--- START ---
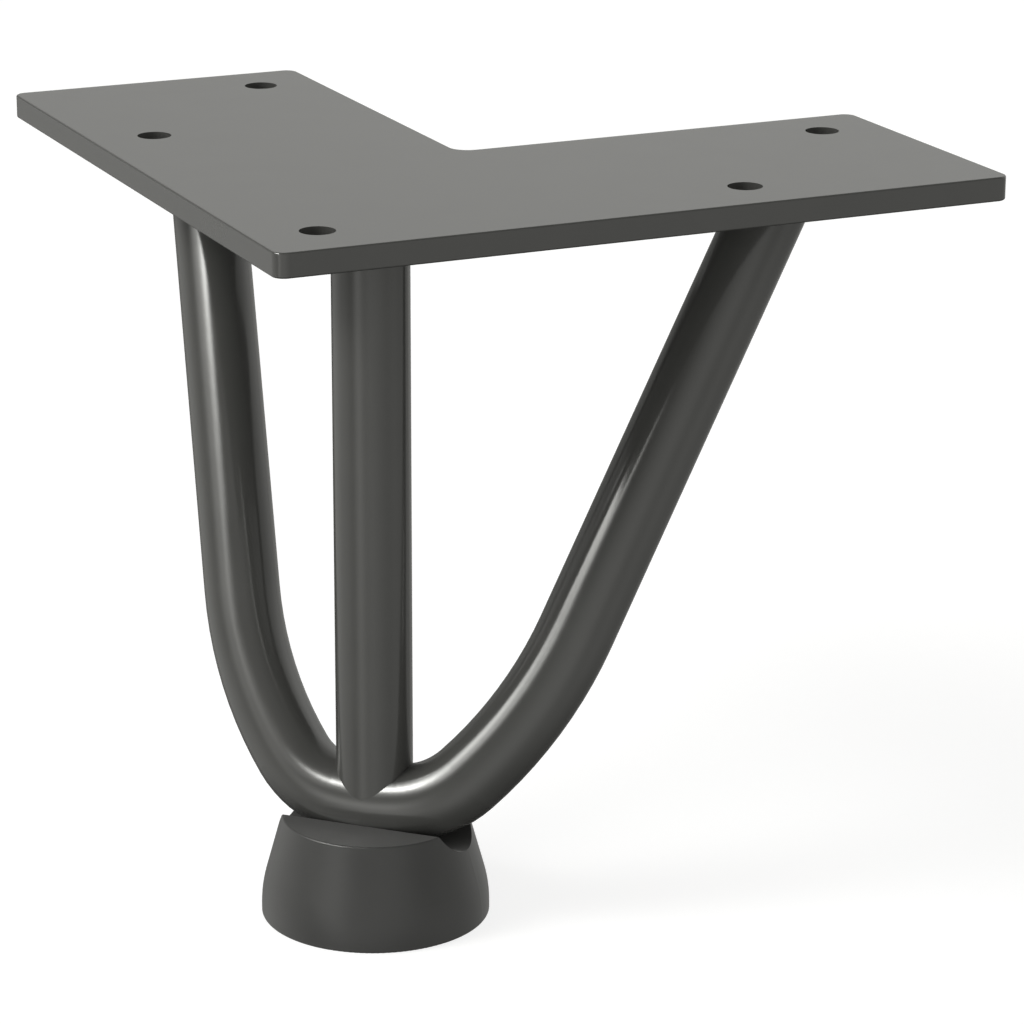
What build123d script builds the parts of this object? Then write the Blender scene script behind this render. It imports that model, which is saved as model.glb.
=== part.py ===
from build123d import *
import os
from math import acos, atan2, cos, degrees, hypot, radians, sin, sqrt

# Hairpin table leg: a bent rod and an upright rod, welded under an L-shaped plate, on a grooved foot.
# Millimetres, +Z up. The origin lies on the plate's top face, straight above the foot's centre.
# +Y runs from the plate's outer corner into the angle between its two arms, and the leg is
# the same on both sides of the YZ plane.

# Plate
arm_length = 120
arm_width = 50
plate_thickness = 3.8
corner_radius = 2
inner_corner_radius = 3
plate_edge_radius = 0.3
hole_diameter = 5.4
hole_outer_inset = 10.5
hole_inner_inset = 10
hole_end_inset = 10.7

# Rods
rod_diameter = 12
axis_inset = 24.5
leg_inset = 23.5
crown_lead = 0.35
crown_radius = 36
crown_angle = 9
shoulder_radius = 15
shoulder_angle = 39.5
shank_radius = 64
saddle_margin = 0.05
weld_size = 2.5
weld_toe = 0.3

# Foot
overall_height = 113.5
foot_height = 16.1
foot_top_diameter = 28.9
foot_base_diameter = 35.6
foot_band_height = 4
foot_shoulder_radius = 20
foot_edge_radius = 0.3
groove_depth = 3.9
groove_clearance = 0.1

# Heights, from the plate's top face down
rod_radius = rod_diameter / 2
underside_z = -plate_thickness
floor_z = -overall_height
foot_top_z = floor_z + foot_height
crown_z = foot_top_z - groove_depth + rod_radius

# The plate's own axes start at its outer corner and follow its two arms.
# The upright rod and the foot stand at the same distance from both outer edges.
corner_to_axis = axis_inset * sqrt(2)
plate_plane = Plane(origin=(0, -corner_to_axis, 0), x_dir=(1, 1, 0), z_dir=(0, 0, 1))
underside = Plane.XY.offset(underside_z)


# On each arm, two screw holes and the end of the bent rod stand in one row, parallel to the plane
# of symmetry. Their distance along the arm is their inset from its outer edge plus row_lead.
row_lead = arm_length - hole_end_inset - (arm_width - hole_inner_inset)


def both_arms(inset):
    """The place in the row on each arm, from the plate's outer corner."""
    return [(row_lead + inset, inset), (inset, row_lead + inset)]


# Five screw holes: one at the corner, and a front and a rear one on each arm
hole_centres = [
    (hole_outer_inset, hole_outer_inset),
    *both_arms(hole_outer_inset),
    *both_arms(arm_width - hole_inner_inset),
]

# The bent rod lies in one plane, which leans from the foot back to where its legs meet the plate.
# Its crown stands a little in front of the upright rod.
leg_top = plate_plane.from_local_coords((row_lead + leg_inset, leg_inset, underside_z))
hairpin_plane = Plane(
    origin=(0, -crown_lead, crown_z),
    x_dir=(1, 0, 0),
    z_dir=(0, crown_z - leg_top.Z, leg_top.Y + crown_lead),
)


def next_centre(centre, radius, next_radius, turned):
    """Centre of the arc that follows another one smoothly, once the rod has turned so many degrees."""
    step = radius - next_radius
    return centre + Vector(step * sin(radians(turned)), -step * cos(radians(turned)))


# Each half is almost flat over the foot, turns tightly at the foot's rim, and then bends widely
# until it points straight at the leg's top: the leg is the tangent from there to the wide bend.
turned = crown_angle + shoulder_angle
crown_centre = Vector(0, crown_radius)
shoulder_centre = next_centre(crown_centre, crown_radius, shoulder_radius, crown_angle)
shank_centre = next_centre(shoulder_centre, shoulder_radius, shank_radius, turned)
reach = hairpin_plane.to_local_coords(leg_top) - shank_centre
splay = degrees(acos(shank_radius / hypot(reach.X, reach.Y)) - atan2(reach.Y, reach.X))
shank_angle = 90 - turned - splay

# Plate: flat bar or sheet cut to an L, with every corner rounded and its edges broken
with BuildPart() as mounting_plate:
    with BuildSketch(plate_plane) as plate_outline:
        RectangleRounded(arm_length, arm_width, corner_radius, align=Align.MIN)
        RectangleRounded(arm_width, arm_length, corner_radius, align=Align.MIN)
        inner_corner = plate_outline.vertices().sort_by_distance((arm_width, arm_width))[0]
        fillet(inner_corner, inner_corner_radius)
    extrude(amount=-plate_thickness)
    fillet(mounting_plate.faces().filter_by(Axis.Z).edges(), plate_edge_radius)
    with Locations(plate_plane):
        with Locations(*hole_centres):
            Hole(hole_diameter / 2)

# Hairpin rod: one round bar, bent in its leaning plane and cut flush under the plate
with BuildPart() as hairpin_rod:
    with BuildLine(hairpin_plane) as hairpin_line:
        crown = JernArc((0, 0), (1, 0), crown_radius, crown_angle)
        shoulder = JernArc(crown @ 1, crown % 1, shoulder_radius, shoulder_angle)
        shank = JernArc(shoulder @ 1, shoulder % 1, shank_radius, shank_angle)
        leg = PolarLine(shank @ 1, overall_height, direction=shank % 1)
        mirror(about=Plane.YZ)
    with BuildSketch(Plane(hairpin_line.wire() ^ 0)):
        Circle(rod_radius)
    sweep(path=hairpin_line.wire())
    split(bisect_by=underside, keep=Keep.BOTTOM)

# Centre rod: upright, its lower end saddle-cut to sit on the crown of the bend.
# It is a hair thinner than the bent rod, so that the saddle's horns stay on the crown.
centre_rod_radius = rod_radius - saddle_margin
with BuildPart() as centre_rod:
    with BuildSketch(Plane.XY.offset(crown_z)):
        Circle(centre_rod_radius)
    extrude(amount=underside_z - crown_z)
    add(hairpin_rod.part, mode=Mode.SUBTRACT)

# Foot: turned profile with a round groove along its top, in which the crown of the bend rests
foot_base_radius = foot_base_diameter / 2
foot_top_radius = foot_top_diameter / 2
with BuildPart() as foot:
    with BuildSketch(Plane.XZ) as foot_profile:
        with BuildLine():
            Polyline(
                (0, floor_z),
                (foot_base_radius, floor_z),
                (foot_base_radius, floor_z + foot_band_height),
                (foot_top_radius, foot_top_z),
                (0, foot_top_z),
                close=True,
            )
        make_face()
        rim = foot_profile.vertices().filter_by_position(Axis.X, foot_top_radius, foot_base_radius)
        base_edge, shoulder, top_edge = rim.sort_by(Axis.Y)
        fillet([base_edge, top_edge], foot_edge_radius)
        fillet(foot_profile.vertices().sort_by_distance(shoulder)[0], foot_shoulder_radius)
    revolve(axis=Axis.Z)
    with BuildSketch(Plane.YZ):
        with Locations((-crown_lead, crown_z + groove_clearance)):
            Circle(rod_radius + groove_clearance)
    extrude(amount=foot_base_radius, both=True, mode=Mode.SUBTRACT)


def weld_bead(top, axis, radius, rod):
    """Fillet weld round a rod's end: top is its centre under the plate, axis its unit direction upwards."""
    lean = Vector(axis.X, axis.Y) if hypot(axis.X, axis.Y) > 0 else Vector(1, 0)
    plate_side = Plane(origin=top, x_dir=lean, z_dir=(0, 0, 1))
    rod_side = Plane(origin=top - axis * (weld_size / axis.Z), x_dir=lean, z_dir=(0, 0, 1))
    with BuildPart() as bead:
        with BuildSketch(plate_side):
            Ellipse(radius / axis.Z + weld_size, radius + weld_size)
        with BuildSketch(rod_side):
            Ellipse(radius / axis.Z + weld_toe, radius + weld_toe)
        loft()
        add(rod, mode=Mode.SUBTRACT)
    return bead


weld_right = weld_bead(leg_top, leg % 1, rod_radius, hairpin_rod.part)
weld_centre = weld_bead(Vector(0, 0, underside_z), Vector(0, 0, 1), centre_rod_radius, centre_rod.part)
with BuildPart() as weld_left:
    mirror(weld_right.part, about=Plane.YZ)

pieces = {
    "mounting_plate": mounting_plate,
    "hairpin_rod": hairpin_rod,
    "centre_rod": centre_rod,
    "foot": foot,
    "weld_left": weld_left,
    "weld_right": weld_right,
    "weld_centre": weld_centre,
}
os.makedirs("parts", exist_ok=True)
for name, piece in pieces.items():
    piece.part.label = name
    export_step(piece.part, f"parts/{name}.step")
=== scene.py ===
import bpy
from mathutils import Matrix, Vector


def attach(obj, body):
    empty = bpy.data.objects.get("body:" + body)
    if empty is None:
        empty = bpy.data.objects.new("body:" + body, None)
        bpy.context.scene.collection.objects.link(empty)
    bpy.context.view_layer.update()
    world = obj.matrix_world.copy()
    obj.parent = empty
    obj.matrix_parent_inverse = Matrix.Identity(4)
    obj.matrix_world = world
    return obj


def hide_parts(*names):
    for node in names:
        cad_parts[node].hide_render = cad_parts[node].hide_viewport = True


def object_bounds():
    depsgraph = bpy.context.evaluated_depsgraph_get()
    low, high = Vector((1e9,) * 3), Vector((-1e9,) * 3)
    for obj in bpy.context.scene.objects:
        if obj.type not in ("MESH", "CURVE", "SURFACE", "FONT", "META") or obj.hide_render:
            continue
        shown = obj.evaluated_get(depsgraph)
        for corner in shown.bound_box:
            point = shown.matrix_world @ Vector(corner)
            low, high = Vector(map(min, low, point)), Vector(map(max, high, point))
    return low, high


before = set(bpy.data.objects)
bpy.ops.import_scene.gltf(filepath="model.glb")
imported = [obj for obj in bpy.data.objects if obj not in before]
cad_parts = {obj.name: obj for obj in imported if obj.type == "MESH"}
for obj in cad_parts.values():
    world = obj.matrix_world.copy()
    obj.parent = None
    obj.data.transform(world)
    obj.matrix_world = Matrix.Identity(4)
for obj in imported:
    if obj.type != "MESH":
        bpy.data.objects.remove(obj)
cad_box = [list(corner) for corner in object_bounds()]

import math

import bpy
from mathutils import Matrix, Vector

# Hairpin table leg: the steel parts wear a dark semi-gloss powder coat and the foot is matt plastic.
# Metres. The origin lies on the plate's top face, +Z points up and +Y points into the plate's angle.
MM = 0.001
UP = Vector((0, 0, 1))
WHITE = (1, 1, 1, 1)

# Camera, as solved from the photograph's plate edges and screw holes
IMAGE_SIDE = 1024
FOCAL_PIXELS = 3923.6
SENSOR_WIDTH = 36.0
CAMERA_AZIMUTH = 20.323
CAMERA_ELEVATION = 17.871
CAMERA_ROLL = 0.183
CAMERA_PLACE = Vector((216.70, -524.15, 134.44)) * MM
CAMERA_CLIP_START = 10 * MM

# Soft lights of the studio, far away: azimuth from straight in front towards +X and elevation, in
# degrees, then sharpness, where a higher number is a smaller light, and brightness.
SOFT_LIGHTS = [
    (-57, 38, 80, 11.5),
    (-40, 37, 100, 1.8),
    (-42, 22, 40, 1.3),
    (-60, 48, 20, 1.2),
    (-21, 3, 50, 2.2),
    (-15, -16, 40, 1.0),
    (-115, -18, 20, 0.27),
    (-90, -14, 10, 0.6),
    (-55, -14, 12, 0.5),
    (15, -14, 10, 0.8),
    (50, -14, 10, 0.42),
    (90, -14, 10, 0.62),
    (130, -14, 10, 0.35),
    (172, -12, 12, 0.35),
    (-157, 28, 8, 0.80),
    (150, 25, 10, 1.15),
    (30, 30, 8, 0.6),
    (50, 8, 16, 0.45),
    (105, 25, 12, 0.35),
    (-95, 15, 12, 0.3),
]
LIGHT_COLOUR = (1, 1, 0.967)
BACKDROP_BRIGHTNESS = 1.0

# Softboxes close to the object, each brightest in its middle: azimuth and elevation as above,
# distance from their aim, width and height, brightness in the middle, and whether they give the
# streaks on the rods or the shading.
SOFTBOX_AIM = Vector((0, 10, -40)) * MM
SOFTBOX_FADE = 2.5
SOFTBOXES = [
    ("streak_core", -36.6, 44.4, 640 * MM, 340 * MM, 200 * MM, 36.0, "streaks"),
    ("streak_near", -46.6, 44.4, 380 * MM, 340 * MM, 200 * MM, 12.0, "streaks"),
    ("streak_low", -32.0, 32.0, 500 * MM, 200 * MM, 250 * MM, 3.5, "streaks"),
    ("shading", -52.0, 41.0, 640 * MM, 450 * MM, 280 * MM, 11.0, "shading"),
]

# Floor: pale, and bright enough by itself to stay even round the object
FLOOR_SIZE = 8.0
FLOOR_COLOUR = (0.35, 0.35, 0.35, 1)
FLOOR_GLOW = 0.79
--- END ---
EXERCISE OBJECTIVE:
Take the line containing "weld_right = weld_bead(leg_top, leg" and the line containing "depsgraph = bpy.context.evaluated_depsgraph_get()". Write out both and all lines between, exactly, and nothing more.

EXERCISE OUTPUT:
weld_right = weld_bead(leg_top, leg % 1, rod_radius, hairpin_rod.part)
weld_centre = weld_bead(Vector(0, 0, underside_z), Vector(0, 0, 1), centre_rod_radius, centre_rod.part)
with BuildPart() as weld_left:
    mirror(weld_right.part, about=Plane.YZ)

pieces = {
    "mounting_plate": mounting_plate,
    "hairpin_rod": hairpin_rod,
    "centre_rod": centre_rod,
    "foot": foot,
    "weld_left": weld_left,
    "weld_right": weld_right,
    "weld_centre": weld_centre,
}
os.makedirs("parts", exist_ok=True)
for name, piece in pieces.items():
    piece.part.label = name
    export_step(piece.part, f"parts/{name}.step")
=== scene.py ===
import bpy
from mathutils import Matrix, Vector


def attach(obj, body):
    empty = bpy.data.objects.get("body:" + body)
    if empty is None:
        empty = bpy.data.objects.new("body:" + body, None)
        bpy.context.scene.collection.objects.link(empty)
    bpy.context.view_layer.update()
    world = obj.matrix_world.copy()
    obj.parent = empty
    obj.matrix_parent_inverse = Matrix.Identity(4)
    obj.matrix_world = world
    return obj


def hide_parts(*names):
    for node in names:
        cad_parts[node].hide_render = cad_parts[node].hide_viewport = True


def object_bounds():
    depsgraph = bpy.context.evaluated_depsgraph_get()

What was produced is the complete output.